[start]

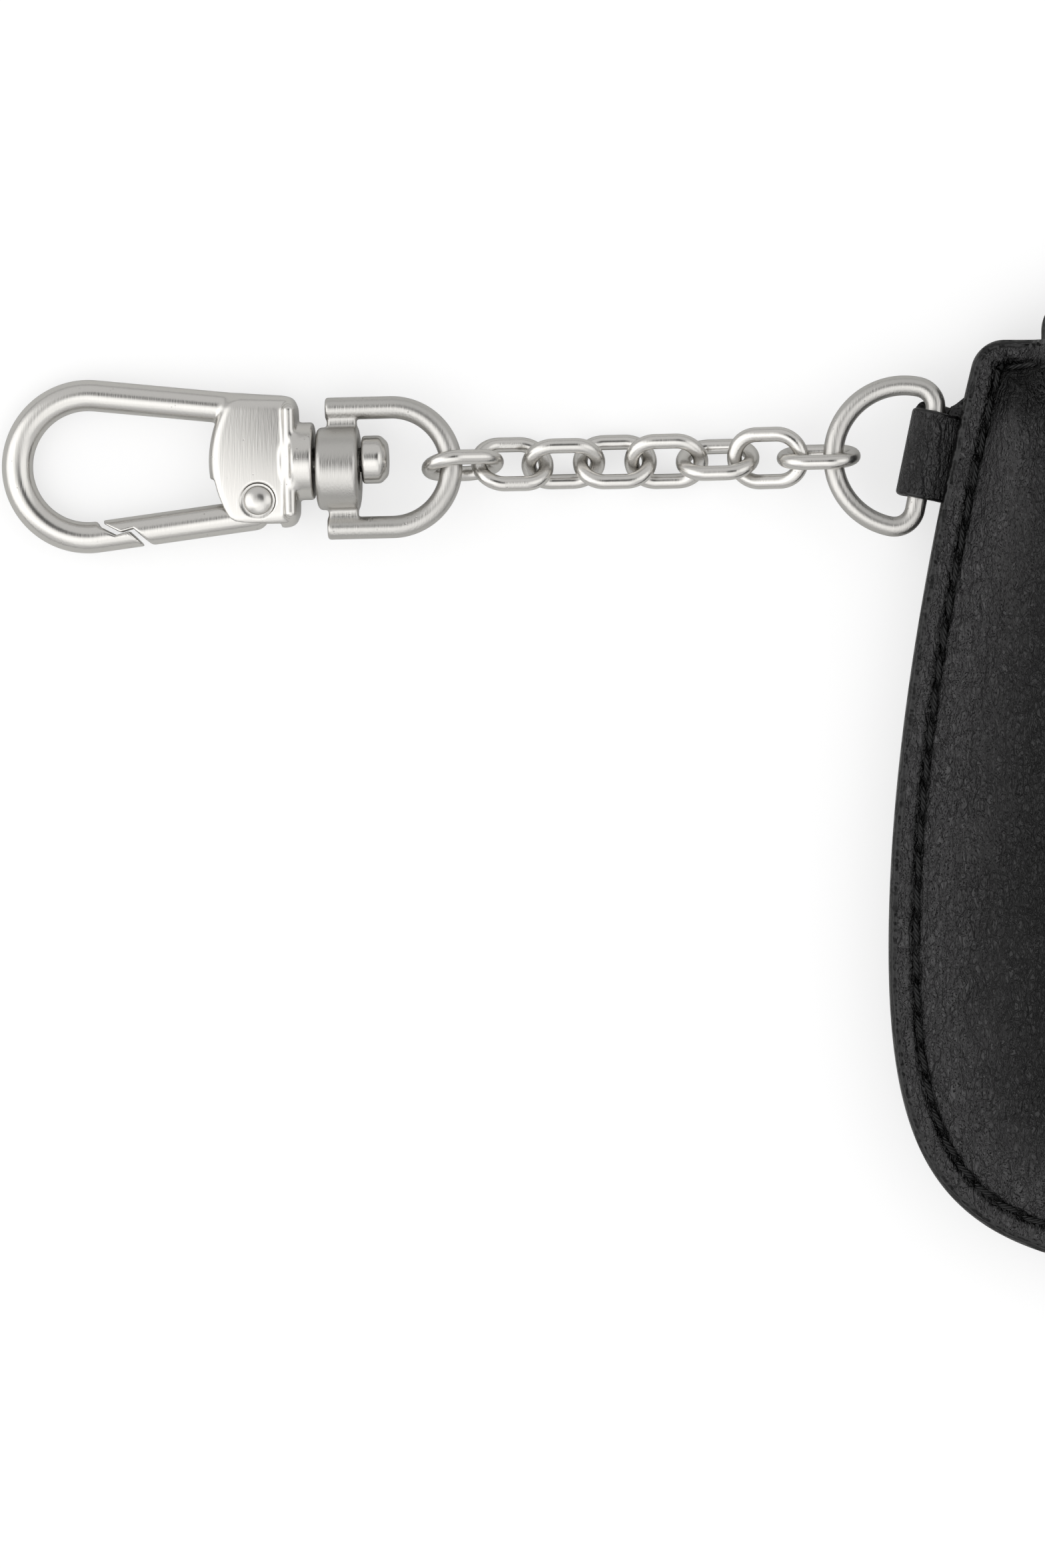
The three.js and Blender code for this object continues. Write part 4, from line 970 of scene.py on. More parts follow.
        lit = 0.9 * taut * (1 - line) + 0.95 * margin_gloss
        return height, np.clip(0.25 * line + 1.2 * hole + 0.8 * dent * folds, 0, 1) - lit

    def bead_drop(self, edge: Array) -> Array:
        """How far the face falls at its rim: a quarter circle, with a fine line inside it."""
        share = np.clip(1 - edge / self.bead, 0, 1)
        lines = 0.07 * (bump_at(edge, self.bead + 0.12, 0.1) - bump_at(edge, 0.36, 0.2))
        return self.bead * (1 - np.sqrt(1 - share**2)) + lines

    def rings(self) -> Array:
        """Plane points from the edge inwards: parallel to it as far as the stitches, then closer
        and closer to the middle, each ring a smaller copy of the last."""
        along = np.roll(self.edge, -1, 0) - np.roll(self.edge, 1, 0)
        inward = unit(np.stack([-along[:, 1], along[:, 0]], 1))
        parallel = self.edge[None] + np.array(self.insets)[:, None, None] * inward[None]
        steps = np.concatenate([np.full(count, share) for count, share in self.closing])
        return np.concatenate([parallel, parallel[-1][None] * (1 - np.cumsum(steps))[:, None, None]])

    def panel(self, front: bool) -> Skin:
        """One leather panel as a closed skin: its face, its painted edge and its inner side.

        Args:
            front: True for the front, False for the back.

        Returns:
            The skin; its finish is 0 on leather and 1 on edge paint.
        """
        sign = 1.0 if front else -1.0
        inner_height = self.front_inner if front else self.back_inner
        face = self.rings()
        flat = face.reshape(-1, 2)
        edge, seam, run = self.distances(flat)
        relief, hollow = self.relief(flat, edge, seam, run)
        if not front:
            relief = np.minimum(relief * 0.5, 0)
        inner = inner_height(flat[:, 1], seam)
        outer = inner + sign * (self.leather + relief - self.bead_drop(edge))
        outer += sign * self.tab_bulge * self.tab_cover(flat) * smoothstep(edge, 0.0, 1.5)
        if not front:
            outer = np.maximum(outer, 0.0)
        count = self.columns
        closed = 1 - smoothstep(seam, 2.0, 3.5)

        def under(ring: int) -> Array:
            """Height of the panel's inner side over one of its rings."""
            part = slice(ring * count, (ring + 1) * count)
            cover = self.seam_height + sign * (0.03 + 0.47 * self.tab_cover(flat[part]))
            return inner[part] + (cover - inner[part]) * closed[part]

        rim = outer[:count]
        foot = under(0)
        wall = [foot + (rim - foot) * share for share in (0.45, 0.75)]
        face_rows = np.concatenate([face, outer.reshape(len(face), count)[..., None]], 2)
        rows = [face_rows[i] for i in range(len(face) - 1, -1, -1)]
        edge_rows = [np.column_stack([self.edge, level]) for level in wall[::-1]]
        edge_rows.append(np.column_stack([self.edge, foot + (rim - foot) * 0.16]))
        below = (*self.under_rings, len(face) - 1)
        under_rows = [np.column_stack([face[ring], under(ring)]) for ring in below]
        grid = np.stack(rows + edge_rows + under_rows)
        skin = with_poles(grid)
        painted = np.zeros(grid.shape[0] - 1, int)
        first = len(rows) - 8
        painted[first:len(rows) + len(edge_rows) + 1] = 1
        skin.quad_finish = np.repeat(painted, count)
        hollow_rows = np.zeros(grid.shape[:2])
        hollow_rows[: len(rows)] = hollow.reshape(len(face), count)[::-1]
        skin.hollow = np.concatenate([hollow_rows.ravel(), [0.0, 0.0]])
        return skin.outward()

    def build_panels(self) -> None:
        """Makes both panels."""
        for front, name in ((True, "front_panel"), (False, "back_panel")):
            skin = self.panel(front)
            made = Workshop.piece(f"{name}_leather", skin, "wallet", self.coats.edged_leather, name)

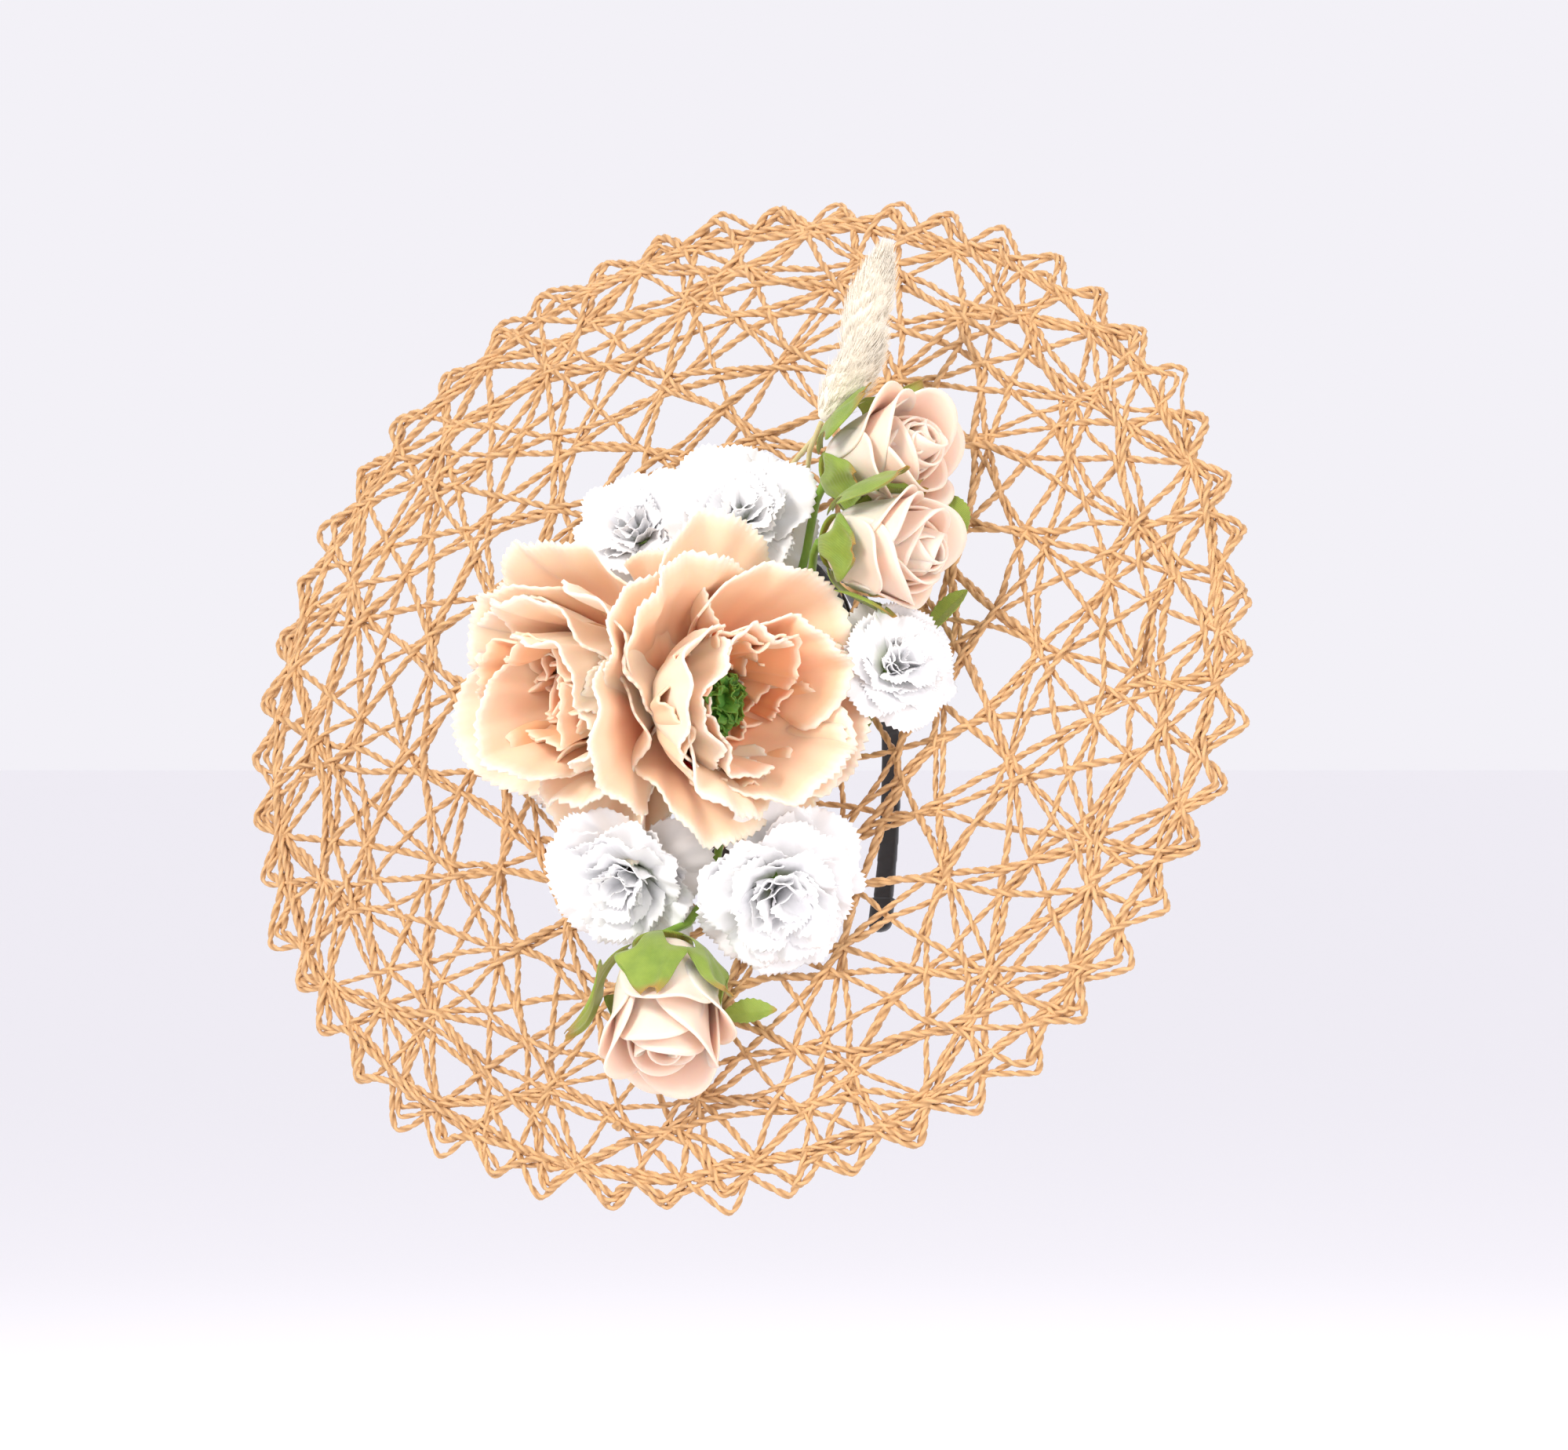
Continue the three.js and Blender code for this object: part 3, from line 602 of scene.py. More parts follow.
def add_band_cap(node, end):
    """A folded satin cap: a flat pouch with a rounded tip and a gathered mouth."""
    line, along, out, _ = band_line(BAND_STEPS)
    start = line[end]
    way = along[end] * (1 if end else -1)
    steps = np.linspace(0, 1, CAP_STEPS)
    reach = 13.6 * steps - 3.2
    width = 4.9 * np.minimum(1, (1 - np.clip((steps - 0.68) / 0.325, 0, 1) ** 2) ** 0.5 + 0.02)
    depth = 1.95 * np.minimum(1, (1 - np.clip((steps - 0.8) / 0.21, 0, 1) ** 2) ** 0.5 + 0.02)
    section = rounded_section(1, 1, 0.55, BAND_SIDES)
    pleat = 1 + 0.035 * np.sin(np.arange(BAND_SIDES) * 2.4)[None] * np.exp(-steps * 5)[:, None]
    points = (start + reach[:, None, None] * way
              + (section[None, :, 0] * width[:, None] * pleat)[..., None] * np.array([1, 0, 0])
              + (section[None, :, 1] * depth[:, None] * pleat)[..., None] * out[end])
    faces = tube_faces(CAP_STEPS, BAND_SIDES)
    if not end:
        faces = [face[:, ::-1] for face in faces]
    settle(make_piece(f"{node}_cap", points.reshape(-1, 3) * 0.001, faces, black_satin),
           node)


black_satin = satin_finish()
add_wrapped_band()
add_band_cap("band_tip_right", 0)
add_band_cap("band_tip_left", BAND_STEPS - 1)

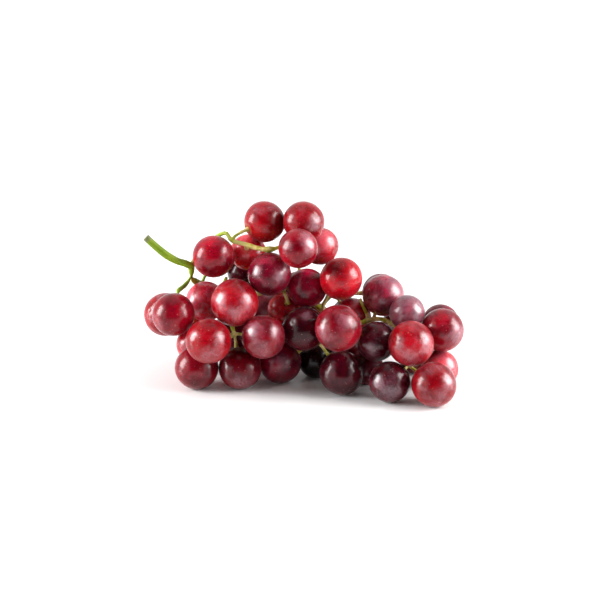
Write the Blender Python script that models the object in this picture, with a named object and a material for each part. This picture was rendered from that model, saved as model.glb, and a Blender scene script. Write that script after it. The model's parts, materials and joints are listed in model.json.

[end]

Copy out the listing above, line by line and exactly, from its first line to the line holding "return height, np.clip(0.25", inclusive.

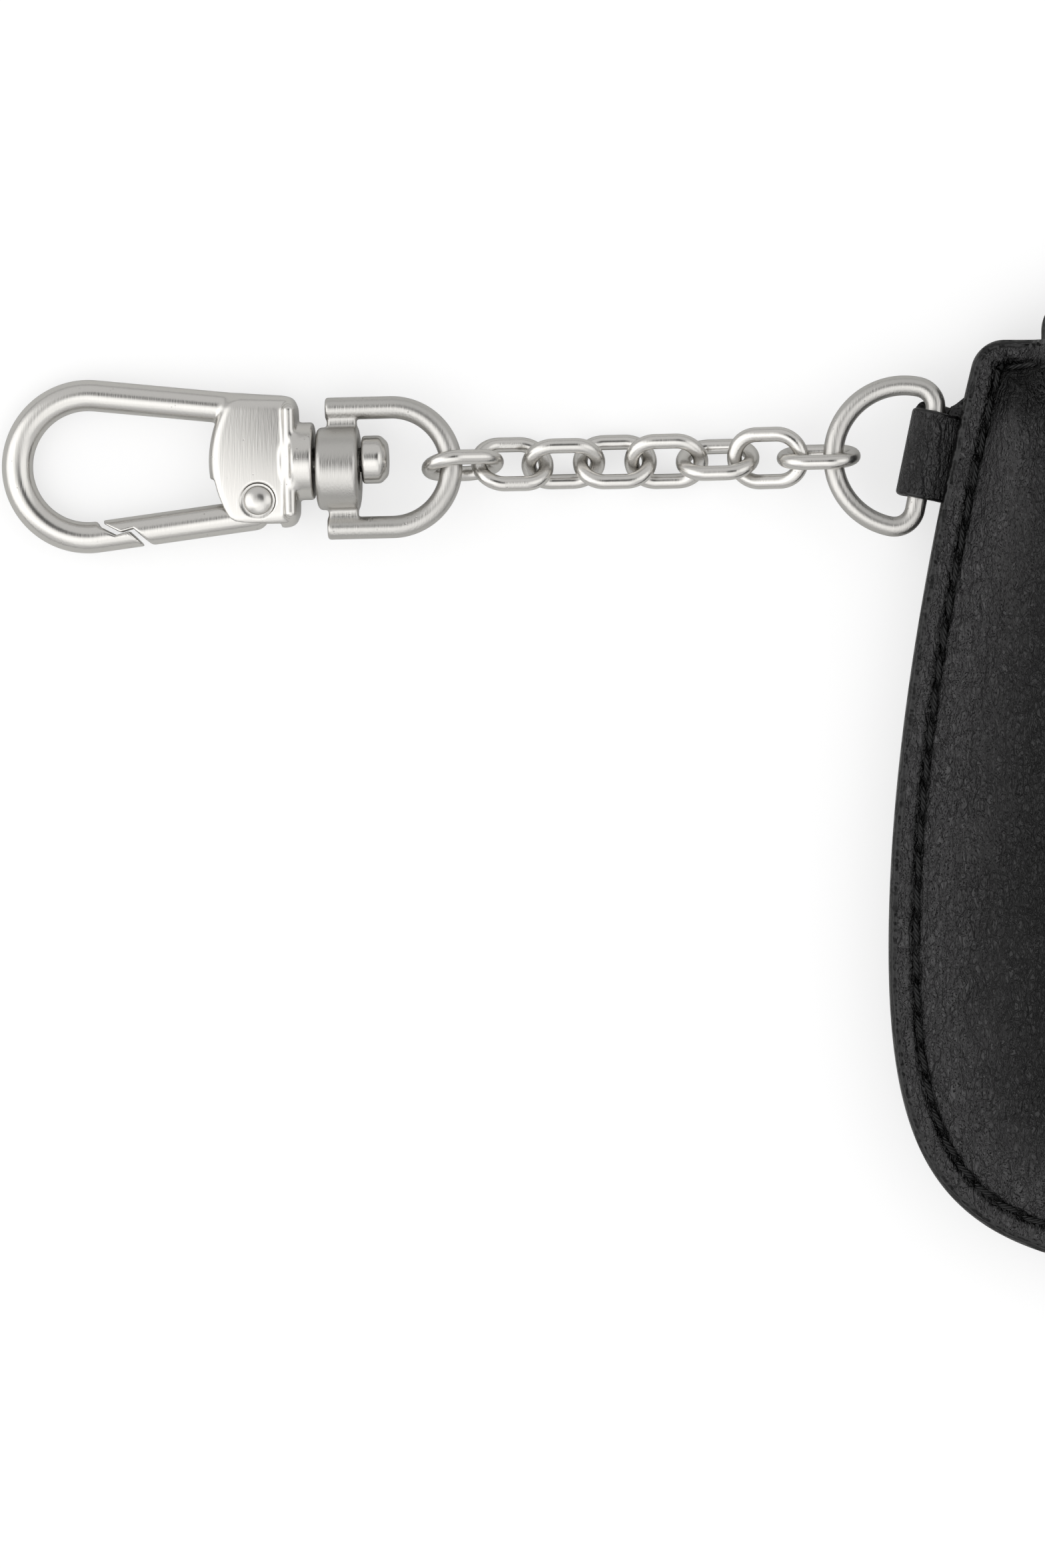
The three.js and Blender code for this object continues. Write part 4, from line 970 of scene.py on. More parts follow.
        lit = 0.9 * taut * (1 - line) + 0.95 * margin_gloss
        return height, np.clip(0.25 * line + 1.2 * hole + 0.8 * dent * folds, 0, 1) - lit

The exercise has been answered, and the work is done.